フランチャイズオーナーに求める資質と成功の要因
フランチャイズに参加するためには、「本当にこの事業に挑戦したいという」という強い意志が重要です。この事業に挑戦したいという高いモチベーションが成功の大きな要因になりますので、熱意のある方を歓迎しています。
成功しやすいオーナーにはいくつかの共通点があります。まず、事業に対して「自分ごと」として取り組み、楽しむ姿勢を持っていることが挙げられます。「成瀬」というブランドが急成長していることを前向きに捉え、「その一員であること」に意義を感じられる方が成功する傾向にあります。
一方で、「自分のエリアに新店舗を出さないでほしい」と言われたり、「店舗が増えすぎると供給に問題が出るのでは?」といった懸念を抱く方もいます。しかし、ブランドの成長を前向きに捉え、その一翼を担う意識を持つオーナーが成功しやすい傾向にあります。
私たちは、オーナー同士が情報を共有し、意見交換を行えるグループラインを運営しています。このグループには全オーナーが参加し、私自身もサポートに関わっています。日々の運営に関する質問や成功事例の共有が行われ、このコミュニティが成長を支える重要な役割を果たしています。
国内外の店舗展開と出店戦略
現在、私たちは国内に283店舗、海外に2店舗を展開しています。国内市場では、最終的に約400店舗が上限と見込んでおり、まだまだ成長の余地があると考えています。

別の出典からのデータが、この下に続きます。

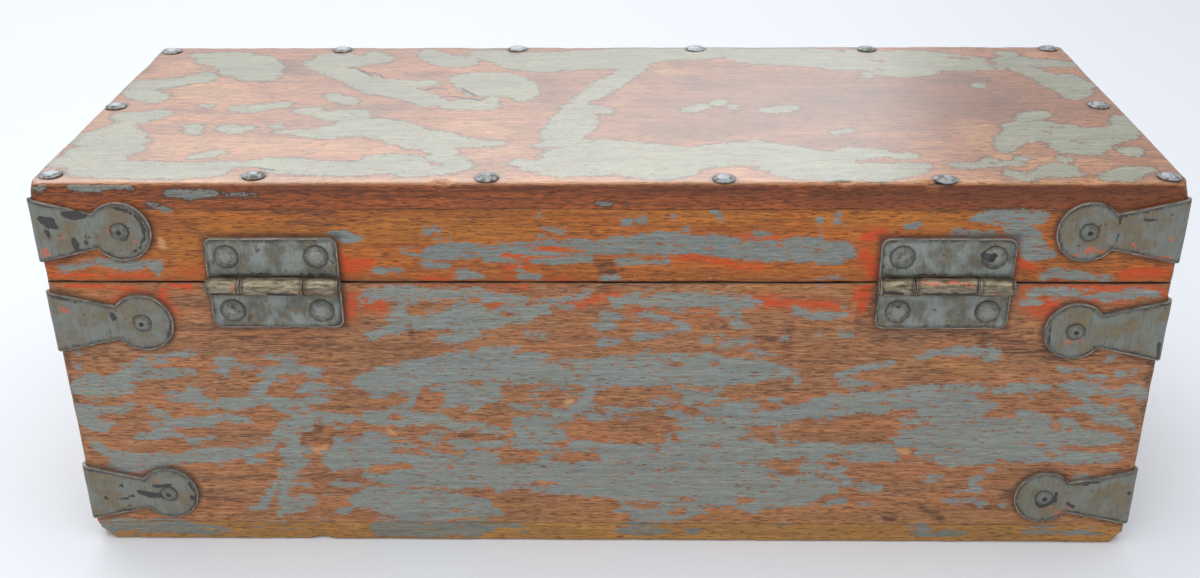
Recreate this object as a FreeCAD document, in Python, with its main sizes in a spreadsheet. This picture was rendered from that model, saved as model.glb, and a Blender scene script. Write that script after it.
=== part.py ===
"""A small hardwood box with a hinged lid, bound at its corners with keyhole-shaped iron straps.

The lid turns on two rolled butt hinges at the back. A slotted hasp hangs on the front and swings up
over the lid's staple. +X is the box's right side seen from the front, +Y points to the hinges, +Z is
up, and the origin is the centre of the base's underside. Millimetres.
"""
import FreeCAD, Part
import os
import re

import Sketcher
from FreeCAD import Placement, Rotation, Vector

doc = FreeCAD.newDocument("StrappedBox")

# ---------------------------------------------------------------- driving dimensions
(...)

都市部では駅近の立地で、集客力を重視している一方、地方エリアではロードサイドの物件が主流となります。特に、20~30席程度の小規模な居抜き物件が理想的ですが、これらの物件は数が限られています。
物件探しは本部と加盟店が連携して行い、公式ホームページの専用フォームを活用して全国から情報を収集しています。全国の不動産業者から寄せられた物件情報を本部が確認し、加盟店に情報を提供しています。一方、加盟店も地元で物件を探し、本部と情報を共有することで、効率的な物件選定を実現しています。
エリア選定については、出店計画では人口規模を基準に、人口1万人あたり1店舗を上限として出店計画を立てており、人口規模や地域特性を考慮した戦略で、適切な店舗数を設定しています。
今後の展望としては、国内での店舗拡大を進めつつ、海外展開にも積極的に取り組み、新たな市場を開拓したいと考えています。国内では約400店舗を目標に事業を拡大し、海外では成長市場を見据えて事業基盤を構築することで、持続可能な成長を目指していきます。